Despite the near-term downward revisions, Vietnam’s power sector as a whole is still poised for robust growth over the coming decade, Fitch Solutions has said in its latest report.
According to Fitch Solutions, positive economic growth fundamentals in Vietnam will stimulate an ongoing surge in power demand and consumption over the coming decade. While manufacturing is weighed by the outbreak in the near-term, it is expected that growth will rebound relatively quickly, in line with fiscal and monetary support from the government, and possible backlog of orders upon normalization.
Selected markets' exports to China (% of GDP).
Liberal trade policies, including the upcoming ratification of the EU-Vietnam Free Trade Agreement, positive demographics, upscaling of its labor force and rapid urbanization will also support the country’s strong economic growth and further drive power consumption growth rates.

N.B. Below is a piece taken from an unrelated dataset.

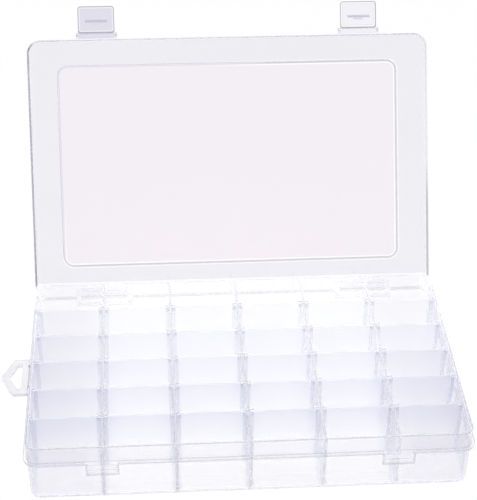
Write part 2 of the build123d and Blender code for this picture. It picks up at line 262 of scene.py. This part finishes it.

Fitch Solutions predicted power consumption in Vietnam to grow by an annual average of 6.5% between 2020 and 2029, which still remains one of the fastest growth rates in Asia.
Meanwhile, Vietnam’s power consumption growth for 2020 has been revised down to 6.2%, in light of growth pressures stemming from the Covid-19 epidemic. Vietnam’s large manufacturing sector, accounting for 16% of the GDP, is set to come under heavy pressure in the first half of 2020, from supply chain disruptions as a result of the outbreak in China.
Fitch noted that China’s aggressive measures to prevent the spread of the virus have inevitably weighed on domestic manufacturing and production, as well as logistical mobility, which will lead to spillover effects into Vietnam, particularly as China is a key source of raw materials and a major export market for Vietnam.
|Vietnam's natural gas power generation.|
Additionally, gas-fired generation is forecast to pick up after 2023, given an increasingly favorable investment environment towards liquified natural gas (LNG), with further upside risk.
The anticipated commissioning of PV Gas’ Thi Vai LNG terminal in the Ba Ria-Vung Tau province in end-2022 will allow Vietnam to begin importing LNG for the first time, which could offer some relief for gas-fired generation thereafter.
The government has recently highlighted the use of LNG as a source for power generation, and will look to create more favorable conditions for foreign investors to develop such projects, said Fitch.
|Vietnam's total power generation and consumption.|
This has already translated into strong investor interests in LNG projects over the past six months, and a robust LNG-to-power project pipeline. Fitch Solutions said that there are now approximately 26GW worth of gas-fired power projects in the pre-final investment decision (FID) phase in Vietnam, which are slated to come online between 2022 and 2029. As such, there should be a rebound in gas generation to occur only after 2023, assuming that some of these projects will come online as planned.
That said, the lack of FIDs to date means that some of these projects are inherently exposed to a certain level of risk, including delays at the bureaucratic level, and Fitch, thus, did not incorporate all of this capacity into its forecasts.